Halewood was having none of it, outraging the known universe by suggesting that her name was better known as cockney rhyming slang for their product than as the moniker that kept our brave fighting lads tip-top and raring to go with heart-twanging ditties about the geological highlights of glorious Blighty’s mighty edge.

What was the verdict?

Ms Skilton supplied the tonic, saying “The applicant has failed to provide any evidence of the level of understanding of cockney rhyming slang in the UK, or anything to illustrate the level of awareness of the term Vera Lynn with reference to gin.

“The evidence falls a long way short of showing that the relevant public for alcoholic beverages will, on encountering ‘Vera Lynn’, see it as a rhyming slang reference for gin, rather than bringing to mind the entertainer Vera Lynn, who has been in the entertainment business for 84 years.”

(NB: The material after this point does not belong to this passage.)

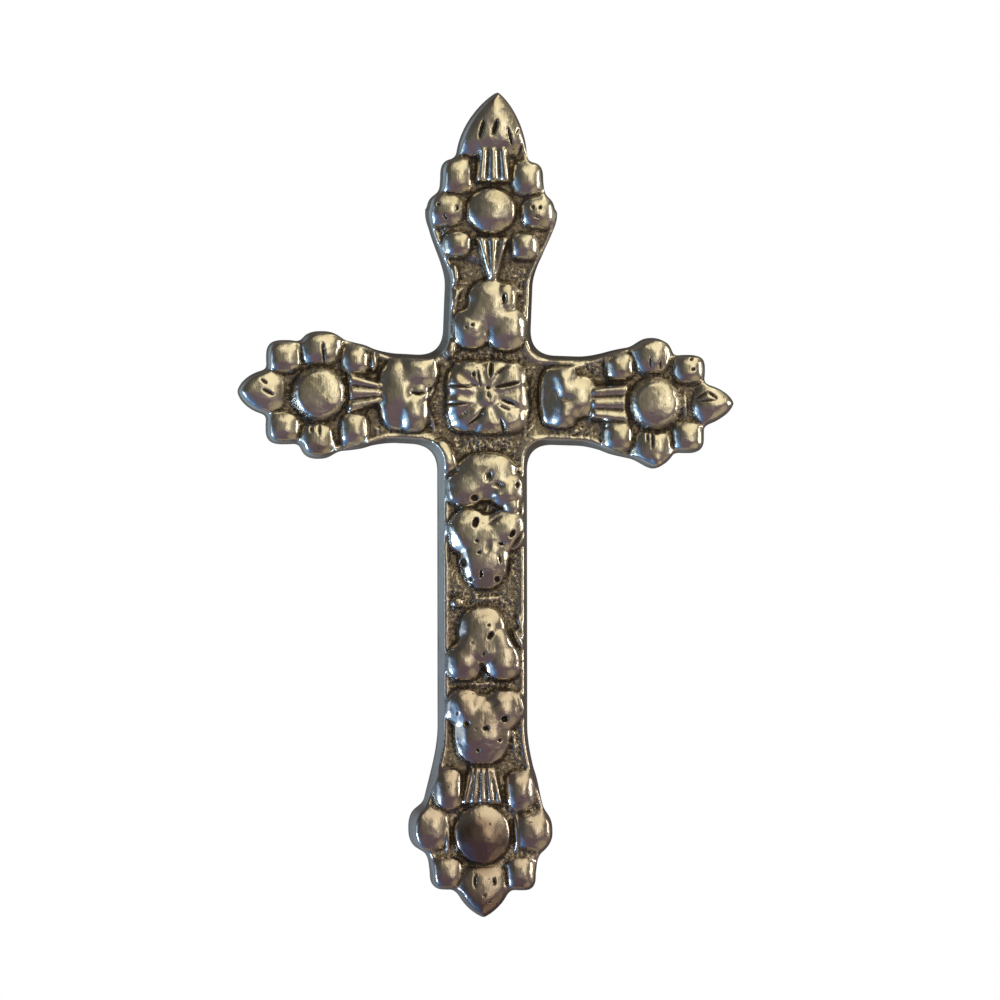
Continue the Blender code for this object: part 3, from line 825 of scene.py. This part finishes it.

Halewood International may still appeal the decision. Or, in Vera lingo, we’ll meet again.

9 other slangy celebs

  1. Tom Hanks – thanks
  2. Bernard Langher – banger
  3. Errol Flynn – chin
  4. Sean Ryder – cider
  5. Vincent Van Gogh – cough
  6. Jeremy Beadle – needle
  7. John Major – wager
  8. Billie Piper – windscreen wiper
  9. Calvin Klein – wine

Not on your nelly

Not on your nelly comes from Nelly Duff, which is rhyming slang for puff, an informal word for life. The name inspired a contemporary art gallery in Bethnal Green. No-one is quite certain of who Nelly Duff was but it is thought she might have been a fictional creation.